--- start ---
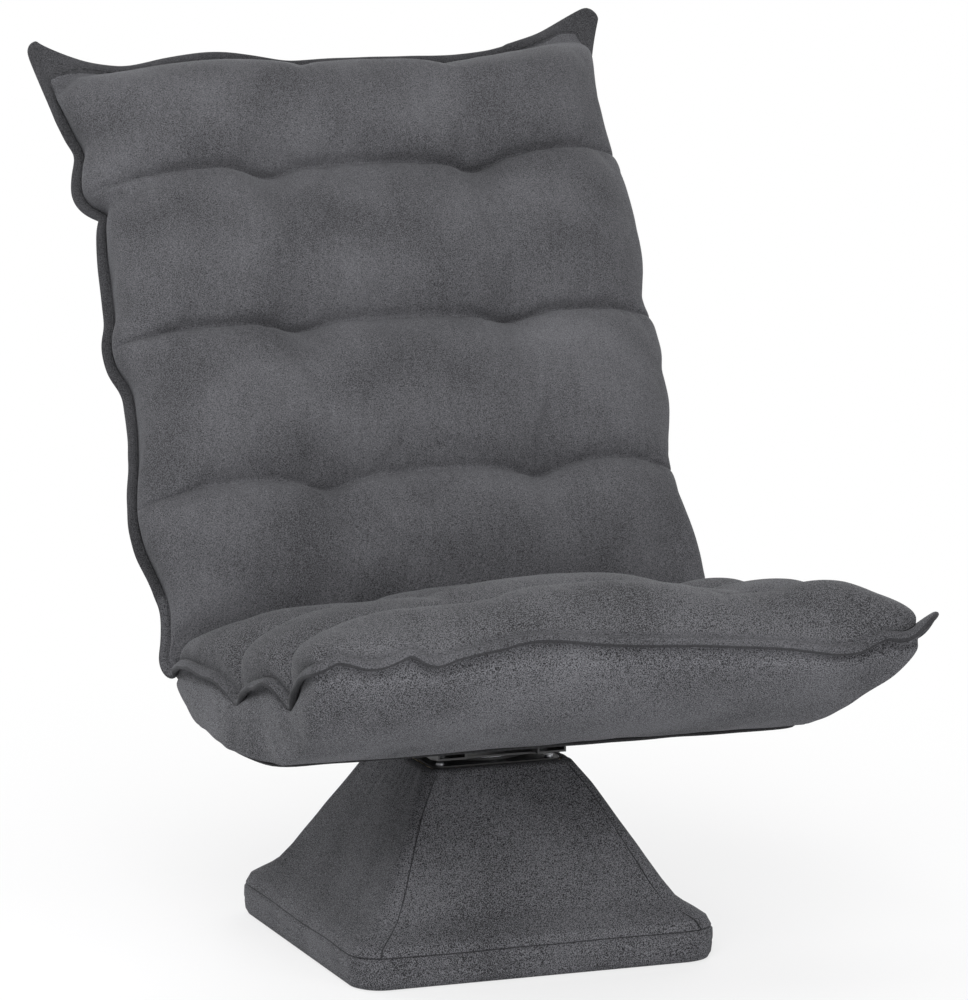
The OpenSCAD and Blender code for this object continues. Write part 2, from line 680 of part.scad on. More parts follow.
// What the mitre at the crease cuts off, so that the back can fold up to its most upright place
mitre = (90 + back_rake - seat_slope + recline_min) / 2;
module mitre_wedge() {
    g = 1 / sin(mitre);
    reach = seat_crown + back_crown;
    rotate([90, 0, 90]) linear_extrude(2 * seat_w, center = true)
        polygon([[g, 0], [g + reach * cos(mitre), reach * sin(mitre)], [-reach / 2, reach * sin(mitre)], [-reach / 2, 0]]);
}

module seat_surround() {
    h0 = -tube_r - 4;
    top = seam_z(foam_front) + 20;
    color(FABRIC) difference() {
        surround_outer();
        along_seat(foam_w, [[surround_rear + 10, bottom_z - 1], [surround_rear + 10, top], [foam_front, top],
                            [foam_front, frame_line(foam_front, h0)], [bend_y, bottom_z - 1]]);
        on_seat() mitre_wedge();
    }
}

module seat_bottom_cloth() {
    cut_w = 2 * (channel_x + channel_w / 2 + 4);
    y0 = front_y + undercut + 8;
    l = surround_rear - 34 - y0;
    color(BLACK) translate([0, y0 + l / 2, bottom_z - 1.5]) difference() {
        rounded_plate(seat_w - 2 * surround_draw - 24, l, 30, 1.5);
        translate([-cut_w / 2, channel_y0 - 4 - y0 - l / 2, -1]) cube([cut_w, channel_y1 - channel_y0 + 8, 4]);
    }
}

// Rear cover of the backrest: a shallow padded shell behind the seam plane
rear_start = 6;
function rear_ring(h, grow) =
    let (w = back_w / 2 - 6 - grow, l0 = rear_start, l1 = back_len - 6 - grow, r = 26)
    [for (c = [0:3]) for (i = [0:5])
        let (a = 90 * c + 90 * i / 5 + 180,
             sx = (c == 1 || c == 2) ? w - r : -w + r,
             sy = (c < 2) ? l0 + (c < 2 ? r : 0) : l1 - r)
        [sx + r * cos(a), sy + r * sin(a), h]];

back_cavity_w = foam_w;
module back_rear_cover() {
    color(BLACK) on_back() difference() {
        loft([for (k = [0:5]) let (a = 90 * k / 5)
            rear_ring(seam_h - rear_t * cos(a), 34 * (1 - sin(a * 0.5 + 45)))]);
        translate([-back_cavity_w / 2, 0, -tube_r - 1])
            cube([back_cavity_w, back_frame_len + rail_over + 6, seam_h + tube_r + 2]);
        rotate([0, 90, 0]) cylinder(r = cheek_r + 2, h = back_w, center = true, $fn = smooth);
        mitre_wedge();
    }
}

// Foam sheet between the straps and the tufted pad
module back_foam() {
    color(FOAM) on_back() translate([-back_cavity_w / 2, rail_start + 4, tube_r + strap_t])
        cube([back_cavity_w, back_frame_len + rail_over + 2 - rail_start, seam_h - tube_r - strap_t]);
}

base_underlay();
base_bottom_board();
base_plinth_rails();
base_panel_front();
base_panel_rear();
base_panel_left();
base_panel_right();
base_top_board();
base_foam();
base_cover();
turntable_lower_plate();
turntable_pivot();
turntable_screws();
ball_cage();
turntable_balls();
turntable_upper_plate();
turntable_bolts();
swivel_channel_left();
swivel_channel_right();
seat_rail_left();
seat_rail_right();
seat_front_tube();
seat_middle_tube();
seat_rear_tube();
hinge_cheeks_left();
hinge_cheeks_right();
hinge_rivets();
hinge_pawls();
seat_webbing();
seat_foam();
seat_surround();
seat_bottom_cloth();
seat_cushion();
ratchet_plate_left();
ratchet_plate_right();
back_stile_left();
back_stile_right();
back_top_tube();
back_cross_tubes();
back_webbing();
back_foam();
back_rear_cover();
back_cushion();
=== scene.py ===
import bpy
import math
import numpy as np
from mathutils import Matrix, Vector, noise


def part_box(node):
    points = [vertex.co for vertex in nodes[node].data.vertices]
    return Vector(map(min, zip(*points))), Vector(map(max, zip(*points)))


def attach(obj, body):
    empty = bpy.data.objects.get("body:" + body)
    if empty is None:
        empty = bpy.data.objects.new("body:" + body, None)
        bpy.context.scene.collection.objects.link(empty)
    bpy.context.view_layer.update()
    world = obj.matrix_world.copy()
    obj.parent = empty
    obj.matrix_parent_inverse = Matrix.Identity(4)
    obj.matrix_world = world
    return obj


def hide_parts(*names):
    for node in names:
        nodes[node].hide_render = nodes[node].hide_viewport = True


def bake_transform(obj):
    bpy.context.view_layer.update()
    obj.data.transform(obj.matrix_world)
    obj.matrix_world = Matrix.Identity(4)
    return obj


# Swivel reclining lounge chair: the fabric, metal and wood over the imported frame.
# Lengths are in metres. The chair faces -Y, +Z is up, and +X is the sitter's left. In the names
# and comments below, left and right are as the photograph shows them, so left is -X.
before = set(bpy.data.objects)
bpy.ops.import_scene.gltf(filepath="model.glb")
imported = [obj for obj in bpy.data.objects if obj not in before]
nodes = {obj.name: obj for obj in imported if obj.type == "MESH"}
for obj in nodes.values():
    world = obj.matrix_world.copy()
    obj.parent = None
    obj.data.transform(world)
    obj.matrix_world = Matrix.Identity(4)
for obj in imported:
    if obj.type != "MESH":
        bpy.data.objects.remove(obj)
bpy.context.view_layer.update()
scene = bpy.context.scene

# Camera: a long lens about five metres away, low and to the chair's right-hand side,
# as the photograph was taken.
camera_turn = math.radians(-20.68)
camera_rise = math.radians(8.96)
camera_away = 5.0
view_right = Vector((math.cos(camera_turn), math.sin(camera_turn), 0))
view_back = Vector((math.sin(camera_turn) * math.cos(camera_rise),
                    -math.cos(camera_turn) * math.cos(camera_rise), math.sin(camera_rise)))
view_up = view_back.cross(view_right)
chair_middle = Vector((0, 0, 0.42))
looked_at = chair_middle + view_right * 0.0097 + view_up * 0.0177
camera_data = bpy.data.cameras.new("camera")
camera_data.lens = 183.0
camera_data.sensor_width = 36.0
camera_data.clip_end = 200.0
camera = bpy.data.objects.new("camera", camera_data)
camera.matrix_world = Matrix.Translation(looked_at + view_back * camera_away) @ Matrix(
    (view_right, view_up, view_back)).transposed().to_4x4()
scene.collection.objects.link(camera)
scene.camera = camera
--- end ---
→ Given request
From the very first line of the data through the line with "[sx + r * cos(a), sy" in it, please reproduce each line exactly and output nothing more.

→ Solution for this problem
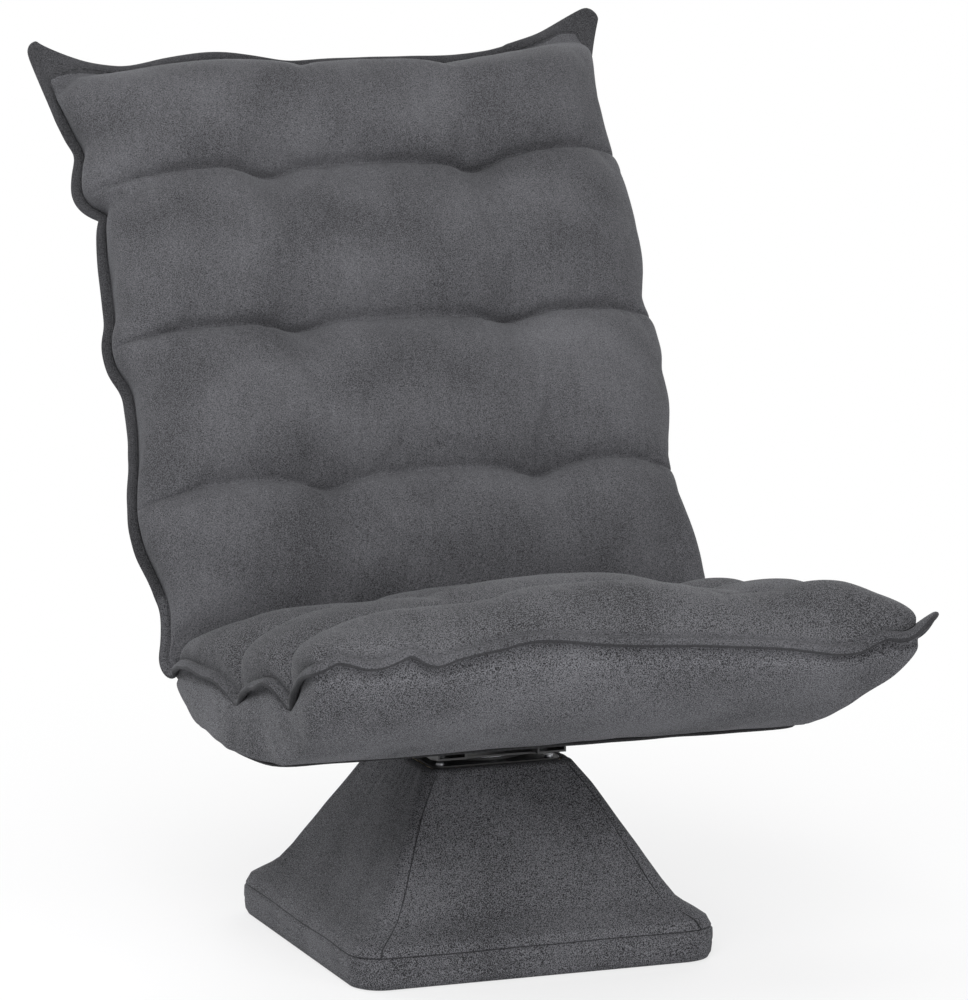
The OpenSCAD and Blender code for this object continues. Write part 2, from line 680 of part.scad on. More parts follow.
// What the mitre at the crease cuts off, so that the back can fold up to its most upright place
mitre = (90 + back_rake - seat_slope + recline_min) / 2;
module mitre_wedge() {
    g = 1 / sin(mitre);
    reach = seat_crown + back_crown;
    rotate([90, 0, 90]) linear_extrude(2 * seat_w, center = true)
        polygon([[g, 0], [g + reach * cos(mitre), reach * sin(mitre)], [-reach / 2, reach * sin(mitre)], [-reach / 2, 0]]);
}

module seat_surround() {
    h0 = -tube_r - 4;
    top = seam_z(foam_front) + 20;
    color(FABRIC) difference() {
        surround_outer();
        along_seat(foam_w, [[surround_rear + 10, bottom_z - 1], [surround_rear + 10, top], [foam_front, top],
                            [foam_front, frame_line(foam_front, h0)], [bend_y, bottom_z - 1]]);
        on_seat() mitre_wedge();
    }
}

module seat_bottom_cloth() {
    cut_w = 2 * (channel_x + channel_w / 2 + 4);
    y0 = front_y + undercut + 8;
    l = surround_rear - 34 - y0;
    color(BLACK) translate([0, y0 + l / 2, bottom_z - 1.5]) difference() {
        rounded_plate(seat_w - 2 * surround_draw - 24, l, 30, 1.5);
        translate([-cut_w / 2, channel_y0 - 4 - y0 - l / 2, -1]) cube([cut_w, channel_y1 - channel_y0 + 8, 4]);
    }
}

// Rear cover of the backrest: a shallow padded shell behind the seam plane
rear_start = 6;
function rear_ring(h, grow) =
    let (w = back_w / 2 - 6 - grow, l0 = rear_start, l1 = back_len - 6 - grow, r = 26)
    [for (c = [0:3]) for (i = [0:5])
        let (a = 90 * c + 90 * i / 5 + 180,
             sx = (c == 1 || c == 2) ? w - r : -w + r,
             sy = (c < 2) ? l0 + (c < 2 ? r : 0) : l1 - r)
        [sx + r * cos(a), sy + r * sin(a), h]];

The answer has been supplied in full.